Je
commence à être à l'âge où l'on dit bonjour aux petites vieilles
qu'on rencontre deux fois de suite, par prescience plus aiguë du
temps où je serai l'une d'entre elles. À vingt ans je ne les voyais
pas, elles seraient mortes avant que j'aie des rides.
(Annie
Ernaux, Journal
du dehors,
Gallimard, 1992)
Il
me semble que, comme Annie Ernaux, j’ai commencé à dire de
nouveau bonjour aux personnes âgées que je rencontrais, voire à me
lier d’amitié avec elles (Georges, Odile, Jeanne, à Poitiers ;
Huguette, Yvette, ici à Bordeaux...), à peu près au même âge
qu’elle, c’est-à-dire vers 52 ans, donc il y a un peu plus de vingt
ans.

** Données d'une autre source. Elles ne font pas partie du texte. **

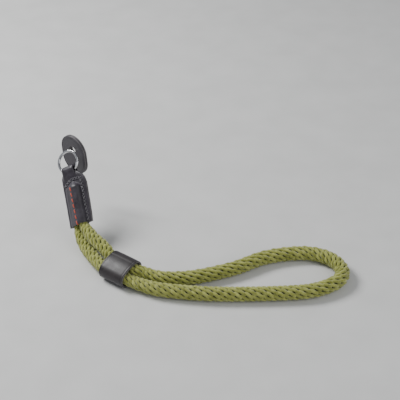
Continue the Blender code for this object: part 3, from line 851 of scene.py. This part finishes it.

Sans doute, le fait que mes enfants avaient grandi, et donc
avaient un peu moins besoin de moi, à dû jouer (comme pour Annie).
Mais aussi que, sentant l’âge venir, j’avais besoin de
savoir ce qui m’attendait. J’ai découvert avec émerveillement
que ces personnes, aux parcours très variés, m’apportaient
beaucoup, et que, sans doute, je leur apportais un peu quelque chose,
ne serait-ce que l’amitié d’un plus jeune qu’elles.
Moi
pour qui l’amitié fut la grande affaire de ma vie (je pourrais
prendre pour devise le mot de Montaigne "parce que c’était
lui, parce que c’était moi" en l’adaptant à ma propre
personnalité, y incluant "parce que c’était elle,
parce que c’était moi") dès ma jeunesse et dans ma vie
entière, je ne m’attendais pourtant
guère
à cette nouvelle forme d’amitié. Autour
de moi, je constate que la plupart des gens ont gardé quelques amis
de jeunesse (amitié née entre 12 et 25 ans), quelques amis de l’âge
adulte
(amitié
née entre 25 et 50 ans), mais en font rarement de nouveaux après
50 ans. Et surtout pas d’amis nettement plus âgés que soi.
Parfois d’ailleurs pas non plus d’amis beaucoup plus jeunes que
soi. J’ai la particularité d’avoir noué des amitiés avec des
bien plus jeunes que moi (certains ont 10, 20, 30, 40 ans de moins
que moi, aussi bien hommes que femmes), et je me rends compte à quel
point ça peut être positif quand j’ai entendu G. me dire,
vers ses 90 ans : « quand tu atteins cet âge, tous tes
amis sont morts ou incapables de bouger et de venir te voir ! »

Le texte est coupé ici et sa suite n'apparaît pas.